SD Shibulal, the new chief executive, was measured in his assessment of the market environment. 
"We need to remain cautious. We are seeing that clients are becoming cau
tious about investments. There are delays in decision-making. At the same time, we are not seeing project cancellations," he said. 
Infosys' earnings helped the benchmark BSE Sensex advance 2.6% while shares in rival TCS and Wipro closed up 3.66% and 2.71%, respectively, reflecting the overall buoyant mood in India's $76-billion IT sector. 
Infy's Sales Machine Going Full Throttle 
The software major's sales machine seems to be operating at full throttle, winning 45 new clients during the quarter, the best performance in a year and a half. Costs, too, have been kept on a tight leash, rising just 3.6% sequentially while revenue growth was 8.2%. 
Another reason the rest of the year looks good for Infosys is the spending pattern of clients has changed. While earlier, spending would be front-loaded, this time it is more evenly spread, meaning the traditionally weak latter half of the year will now be stronger. 
"This year is an abnormal year. In a normal year, you always see growth being front-loaded. The growth (this year) is going to be evenly spread out because it is an abnormal year," CFO V Balakrishnan said. 
Infosys' net profit for July to September rose 9.7% to Rs 1,906 crore. Revenues for the second quarter grew 16.6% to Rs 8,099 crore. 
As projected by most brokerage firms, Infosys also lowered its revenue forecast for the year 
ending March 2012 by around 1%. Infosys' second-quarter earnings marked its return to nearly double-digit growth after three quarters of disappointing numbers, but macroeconomic worries in the US and the European debt crisis forced the company to lower its revenue forecast for 2012 from 18-20% projected earlier to 17.1-19.1%. "If the world goes through a slower growth phase, then it is ok for us. Clients will focus more and more on operating efficiencies, how to increase revenue etc. Those are sweet spots for us. If the world goes into a double dip like in 2008, then you have a problem. Pricing and volume growth could get affected," Balakrishnan said. 

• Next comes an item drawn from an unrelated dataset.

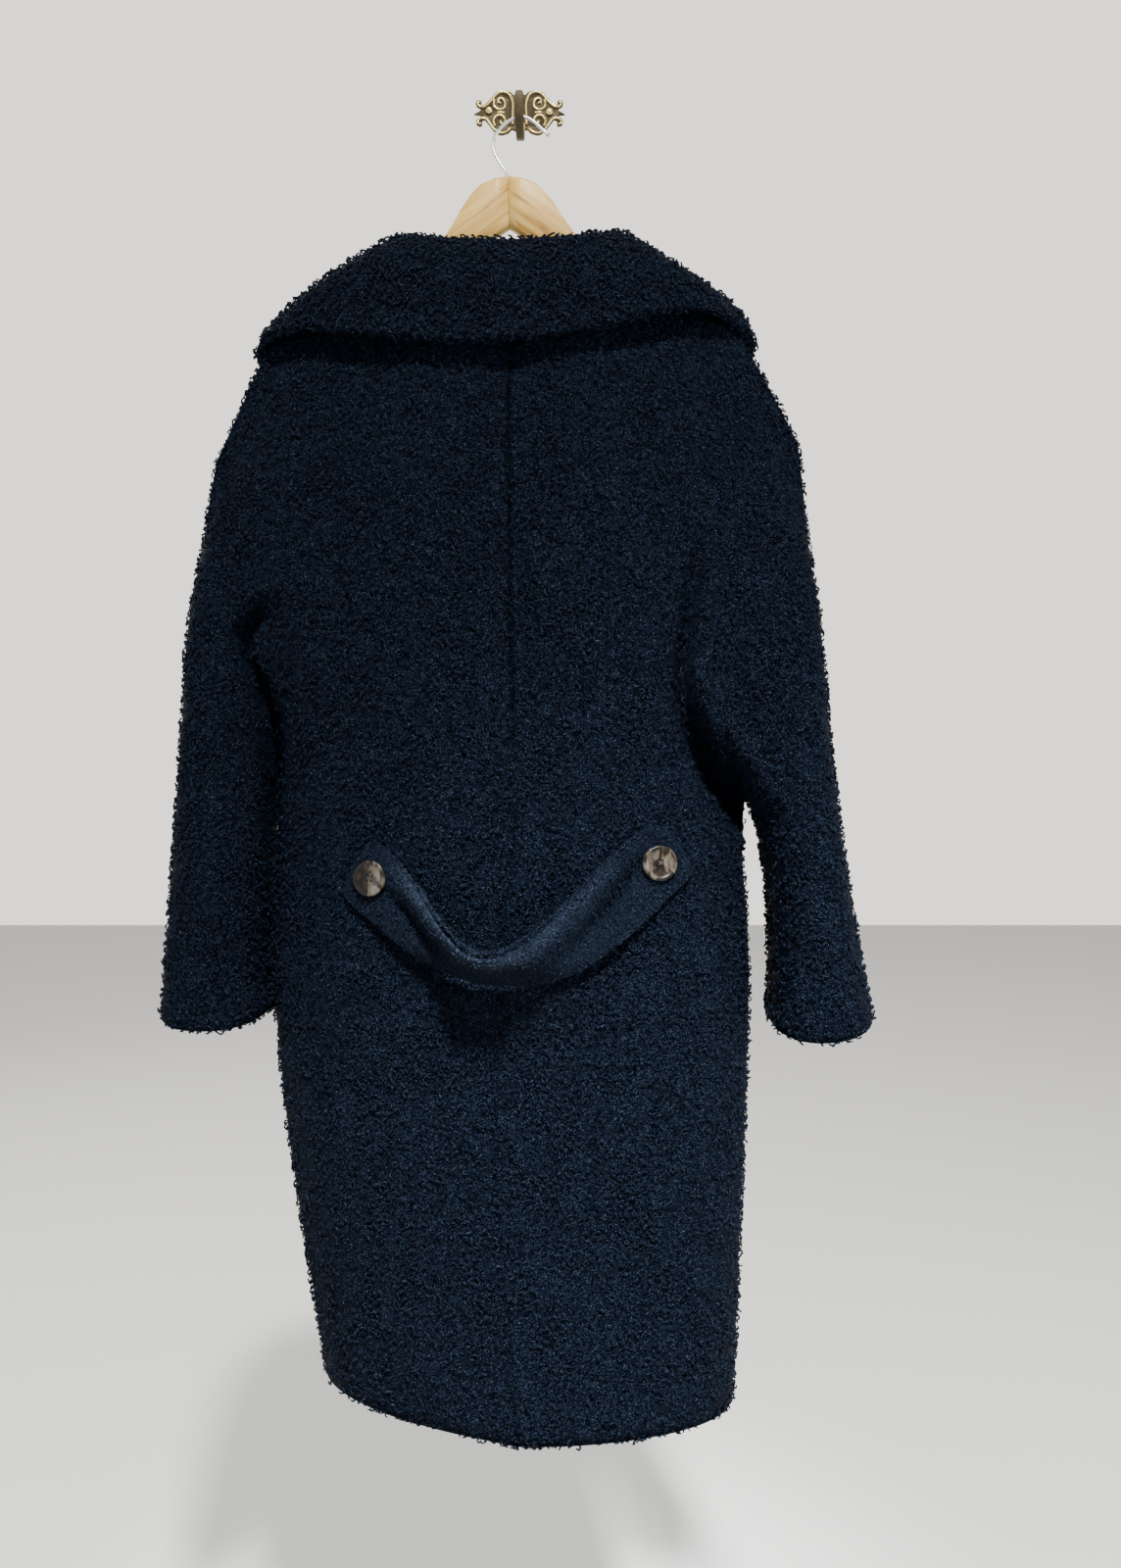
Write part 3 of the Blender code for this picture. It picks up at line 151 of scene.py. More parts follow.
lamp("ceiling_lamp", (0.41, -2.41, 2.83), (0, -0.1, -0.65), 0.26, 380, (1.0, 0.98, 0.95))
lamp("left_lamp", (-2.4, -1.4, -0.3), (0, -0.1, -0.8), 1.2, 38, (0.96, 0.98, 1.0))
lamp("right_lamp", (2.4, -1.0, -0.4), (0.2, -0.1, -0.85), 1.0, 58, (0.96, 0.98, 1.0))
lamp("wall_lamp", (-1.6, 2.2, 0.9), (0, -0.1, -0.6), 1.8, 40, (1.0, 0.98, 0.95))

# A soft spot beside the ceiling lamp that brightens the lower half of the coat
hem_spot = bpy.data.lights.new("hem_spot", "SPOT")
hem_spot.energy = 2250
hem_spot.spot_size = math.radians(15)
hem_spot.spot_blend = 1.0
hem_spot.shadow_soft_size = 0.14
hang_light(hem_spot, (0.53, -2.57, 2.43), (0.10, -0.15, -1.22))

room = bpy.data.worlds.new("room")
room.use_nodes = True
direction = room.node_tree.nodes.new("ShaderNodeTexCoord").outputs["Generated"]
split = node_of(room.node_tree, "ShaderNodeSeparateXYZ", {0: direction})
to_wall = mapped(room.node_tree, split.outputs["Y"], ROOM_END, WALL_START)
room.node_tree.links.new(mixed(room.node_tree, to_wall, ROOM_SIDE, WALL_SIDE),
                         room.node_tree.nodes["Background"].inputs["Color"])
bpy.context.scene.world = room

floor_finish, _, _ = new_finish("pale_floor", 0.8, Base_Color=(0.78, 0.775, 0.76, 1))
floor_shape = bmesh.new()
bmesh.ops.create_grid(floor_shape, x_segments=1, y_segments=1, size=6.0,
                      matrix=Matrix.Translation((0, 0, FLOOR_HEIGHT)))
floor = shown("floor", mesh_of("floor", floor_shape))
floor.data.materials.append(floor_finish)


# The wall hook: a cast plate of scrolls, an upturned prong and two slotted screws, all of brass. The plate's and
# the screws' brass has gone dark in its hollows and is rubbed bright on its ribs, and the prong's is darker the
# farther it stands from the wall. The plate is screwed to the wall.

PLATE_FACE = -2.0 * MM          # the plate's front face
RIB_TOP = -3.5 * MM             # the crest of its ribs
SCREW_TOP = -4.5 * MM           # the crest of the screws' heads
PRONG_DARK = -32.0 * MM         # the prong is darkest at this depth
PRONG_BRIGHT = 14.0 * MM        # and would be brightest at this one
CAST_EDGE = 0.25 * MM           # the width of the prong's rubbed edges
CAST_ANGLE = 0.5                # radians, above which an edge is rubbed


def copy_of(node):
    """A bmesh copy of a CAD node, with its loose triangles merged."""
    shape = bmesh.new()
    shape.from_mesh(frame["nodes"][node].data)
    bmesh.ops.remove_doubles(shape, verts=shape.verts, dist=0.01 * MM)
    return shape


def add_piece(name, shape, finish, replaced=(), smooth_angle=40):
    """Makes a shape a smooth piece that rides on the row's one body and stands for some CAD nodes."""
    piece = shown(name, mesh_of(name, shape))
    piece.data.materials.append(finish)
    piece.data.shade_smooth()
    piece.data.set_sharp_from_angle(angle=math.radians(smooth_angle))
    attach(piece, "root")
    if replaced:
        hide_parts(*replaced)
    return piece


def group_of(name, kind, takes, gives):
    """A node group with its sockets, and its input and output nodes."""
    tree = bpy.data.node_groups.new(name, kind + "NodeTree")
    for way, sockets in (("INPUT", takes), ("OUTPUT", gives)):
        for socket, carried in sockets.items():
            tree.interface.new_socket(socket, in_out=way, socket_type="NodeSocket" + carried)
    return tree, tree.nodes.new("NodeGroupInput"), tree.nodes.new("NodeGroupOutput")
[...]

Infosys, which has lost a quarter of its market value this year (now at $27 billion), has been lagging rivals TCS and Cognizant in both revenue and profit growth over the past 3-4 quarters. 
Long used to being the bellwether for the IT services sector, Infosys' status as the most preferred technology stock has been challenged in recent months. Market leader TCS has
been growing its revenues and margins at a faster pace while Cognizant has been clocking growth rates that Infosys saw in its heyday. 

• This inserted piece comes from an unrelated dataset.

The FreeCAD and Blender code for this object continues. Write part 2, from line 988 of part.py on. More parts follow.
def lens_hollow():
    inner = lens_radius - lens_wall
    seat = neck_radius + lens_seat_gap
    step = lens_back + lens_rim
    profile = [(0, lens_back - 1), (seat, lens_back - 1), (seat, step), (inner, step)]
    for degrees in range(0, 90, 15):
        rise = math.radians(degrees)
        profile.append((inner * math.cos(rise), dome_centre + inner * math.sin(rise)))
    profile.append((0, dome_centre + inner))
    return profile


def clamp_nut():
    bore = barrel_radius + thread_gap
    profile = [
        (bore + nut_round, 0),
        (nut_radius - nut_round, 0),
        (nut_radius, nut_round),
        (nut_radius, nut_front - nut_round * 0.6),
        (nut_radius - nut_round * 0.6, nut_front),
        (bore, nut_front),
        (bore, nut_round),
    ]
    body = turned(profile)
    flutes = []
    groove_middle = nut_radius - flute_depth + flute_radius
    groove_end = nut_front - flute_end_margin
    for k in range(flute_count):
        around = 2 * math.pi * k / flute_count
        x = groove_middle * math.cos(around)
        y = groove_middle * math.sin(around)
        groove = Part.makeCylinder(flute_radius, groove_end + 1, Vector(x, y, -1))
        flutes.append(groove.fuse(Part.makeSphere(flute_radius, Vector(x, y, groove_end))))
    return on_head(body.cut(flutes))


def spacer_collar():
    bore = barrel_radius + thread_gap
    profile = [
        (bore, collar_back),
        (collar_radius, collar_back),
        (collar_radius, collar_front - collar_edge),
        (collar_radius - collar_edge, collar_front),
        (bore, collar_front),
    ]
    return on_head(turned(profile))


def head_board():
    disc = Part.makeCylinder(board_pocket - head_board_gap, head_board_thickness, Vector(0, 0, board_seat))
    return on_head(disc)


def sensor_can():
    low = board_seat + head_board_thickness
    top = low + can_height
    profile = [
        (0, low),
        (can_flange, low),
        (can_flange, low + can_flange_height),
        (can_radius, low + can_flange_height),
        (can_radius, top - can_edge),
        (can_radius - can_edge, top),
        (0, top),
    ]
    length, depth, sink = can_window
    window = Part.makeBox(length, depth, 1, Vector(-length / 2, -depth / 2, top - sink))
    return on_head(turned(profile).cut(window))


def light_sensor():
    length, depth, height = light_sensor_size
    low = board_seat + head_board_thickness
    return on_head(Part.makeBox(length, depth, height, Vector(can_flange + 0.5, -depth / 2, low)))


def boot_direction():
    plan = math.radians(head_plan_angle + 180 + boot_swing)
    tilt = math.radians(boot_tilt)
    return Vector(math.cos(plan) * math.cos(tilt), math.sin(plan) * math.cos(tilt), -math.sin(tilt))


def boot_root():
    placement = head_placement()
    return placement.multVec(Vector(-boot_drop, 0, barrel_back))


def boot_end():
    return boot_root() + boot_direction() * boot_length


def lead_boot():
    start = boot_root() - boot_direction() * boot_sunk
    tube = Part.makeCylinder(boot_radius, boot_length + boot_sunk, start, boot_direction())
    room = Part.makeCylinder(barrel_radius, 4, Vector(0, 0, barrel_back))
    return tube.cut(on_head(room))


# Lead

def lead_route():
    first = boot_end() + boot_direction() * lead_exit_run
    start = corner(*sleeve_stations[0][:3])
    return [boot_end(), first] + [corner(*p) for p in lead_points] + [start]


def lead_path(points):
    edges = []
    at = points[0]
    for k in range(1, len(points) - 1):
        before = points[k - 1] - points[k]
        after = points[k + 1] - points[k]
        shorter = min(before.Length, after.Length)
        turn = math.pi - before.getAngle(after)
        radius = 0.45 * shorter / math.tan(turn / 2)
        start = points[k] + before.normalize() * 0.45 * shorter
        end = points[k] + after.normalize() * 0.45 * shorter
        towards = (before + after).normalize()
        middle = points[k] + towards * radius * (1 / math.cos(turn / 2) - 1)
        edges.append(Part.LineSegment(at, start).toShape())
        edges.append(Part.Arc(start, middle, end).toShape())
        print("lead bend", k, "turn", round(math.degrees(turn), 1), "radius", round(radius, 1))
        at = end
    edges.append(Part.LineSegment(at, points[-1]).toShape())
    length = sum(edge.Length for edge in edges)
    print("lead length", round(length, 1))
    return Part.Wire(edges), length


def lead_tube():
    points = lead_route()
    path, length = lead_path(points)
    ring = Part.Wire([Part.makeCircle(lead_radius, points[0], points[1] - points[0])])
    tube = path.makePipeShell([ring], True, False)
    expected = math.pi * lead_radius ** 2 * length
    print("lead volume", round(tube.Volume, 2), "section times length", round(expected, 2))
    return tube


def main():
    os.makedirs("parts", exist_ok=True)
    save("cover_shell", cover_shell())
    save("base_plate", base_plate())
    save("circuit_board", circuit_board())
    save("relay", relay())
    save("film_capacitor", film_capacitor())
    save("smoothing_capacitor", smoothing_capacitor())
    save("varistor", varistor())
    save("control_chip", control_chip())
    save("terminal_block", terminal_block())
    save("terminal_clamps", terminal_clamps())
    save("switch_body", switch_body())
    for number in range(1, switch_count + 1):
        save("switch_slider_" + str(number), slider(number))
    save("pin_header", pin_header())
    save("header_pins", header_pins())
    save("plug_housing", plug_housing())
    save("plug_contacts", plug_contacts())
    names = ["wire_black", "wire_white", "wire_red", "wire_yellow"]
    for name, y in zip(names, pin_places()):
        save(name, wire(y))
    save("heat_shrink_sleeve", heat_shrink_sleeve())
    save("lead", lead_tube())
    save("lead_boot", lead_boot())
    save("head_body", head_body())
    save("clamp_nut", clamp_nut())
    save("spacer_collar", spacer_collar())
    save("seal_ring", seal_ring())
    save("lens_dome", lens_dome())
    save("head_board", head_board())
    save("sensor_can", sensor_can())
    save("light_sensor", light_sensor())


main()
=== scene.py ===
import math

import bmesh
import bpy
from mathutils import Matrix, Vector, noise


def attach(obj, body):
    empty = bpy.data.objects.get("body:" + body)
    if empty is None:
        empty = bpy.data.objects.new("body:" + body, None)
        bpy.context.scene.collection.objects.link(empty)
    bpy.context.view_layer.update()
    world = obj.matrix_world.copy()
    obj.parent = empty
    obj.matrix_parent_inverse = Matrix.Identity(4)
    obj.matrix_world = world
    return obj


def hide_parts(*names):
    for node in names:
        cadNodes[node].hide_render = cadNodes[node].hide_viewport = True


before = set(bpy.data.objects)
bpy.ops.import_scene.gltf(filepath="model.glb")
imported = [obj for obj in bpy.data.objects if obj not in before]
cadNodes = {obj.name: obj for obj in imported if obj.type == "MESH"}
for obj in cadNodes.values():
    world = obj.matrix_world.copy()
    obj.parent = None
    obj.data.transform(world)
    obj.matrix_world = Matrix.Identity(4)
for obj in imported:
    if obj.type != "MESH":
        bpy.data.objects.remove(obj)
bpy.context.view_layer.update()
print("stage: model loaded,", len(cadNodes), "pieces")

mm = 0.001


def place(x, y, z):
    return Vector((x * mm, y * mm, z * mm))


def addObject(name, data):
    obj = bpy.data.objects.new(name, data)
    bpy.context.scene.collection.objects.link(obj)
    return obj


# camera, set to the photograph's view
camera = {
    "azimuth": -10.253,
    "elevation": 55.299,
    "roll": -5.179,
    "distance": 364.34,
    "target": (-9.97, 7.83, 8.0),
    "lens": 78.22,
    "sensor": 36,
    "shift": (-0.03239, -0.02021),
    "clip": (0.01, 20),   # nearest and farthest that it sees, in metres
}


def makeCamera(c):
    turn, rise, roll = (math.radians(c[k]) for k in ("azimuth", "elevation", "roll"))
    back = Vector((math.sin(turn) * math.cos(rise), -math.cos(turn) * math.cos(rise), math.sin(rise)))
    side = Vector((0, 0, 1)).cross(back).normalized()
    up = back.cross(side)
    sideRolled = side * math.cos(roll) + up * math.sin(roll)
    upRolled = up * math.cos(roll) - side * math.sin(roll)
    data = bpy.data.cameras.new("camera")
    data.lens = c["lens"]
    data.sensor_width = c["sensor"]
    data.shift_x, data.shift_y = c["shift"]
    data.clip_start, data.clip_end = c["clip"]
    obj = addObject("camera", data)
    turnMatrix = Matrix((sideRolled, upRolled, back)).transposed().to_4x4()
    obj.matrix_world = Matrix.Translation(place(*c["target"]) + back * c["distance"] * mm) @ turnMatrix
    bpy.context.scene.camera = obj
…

Balakrishnan, therefore, was obviously pleased by the stock market's reaction to his company's results. 
"Maybe the markets think we performed like Sachin Tendulkar. This is what matters," he said, with reference to his comment last quarter on how the market had come to expect Infosys to perform like the ace batsman every quarter.
But others, such as Nimish Joshi of brokerage house CLSA, were less upbeat. 
"Most of the positive reaction is in contrast with much deeper negative sentiments already built in the Infosys stock over past few quarters - it can only move up from here," said an analyst with a multinational brokerage house based in Mumbai. During the first quarter ended March this year, investors dragged Infosys shares down 4.3% after the company said its net profit for April to June fell sequentially over 5%. 
"Upward revision of EPS guid
ance to Rs 143-145 (driven by a benign currency assumption) will excite a section of the street. However, we see these revisions as late re-alignments versus the rally seen across tech stocks in the last three weeks," Joshi and his colleague Arati Mishra wrote. 
With nearly $4 billion in cash, Infosys is also under pressure to make an acquisition and put its cash to use. 
"We cannot confirm rumours. We are dating but not yet engaged. We have expanded our addressable space, we are looking at products and platforms, country penetration and domain skills. Nothing to report yet," said Shibulal.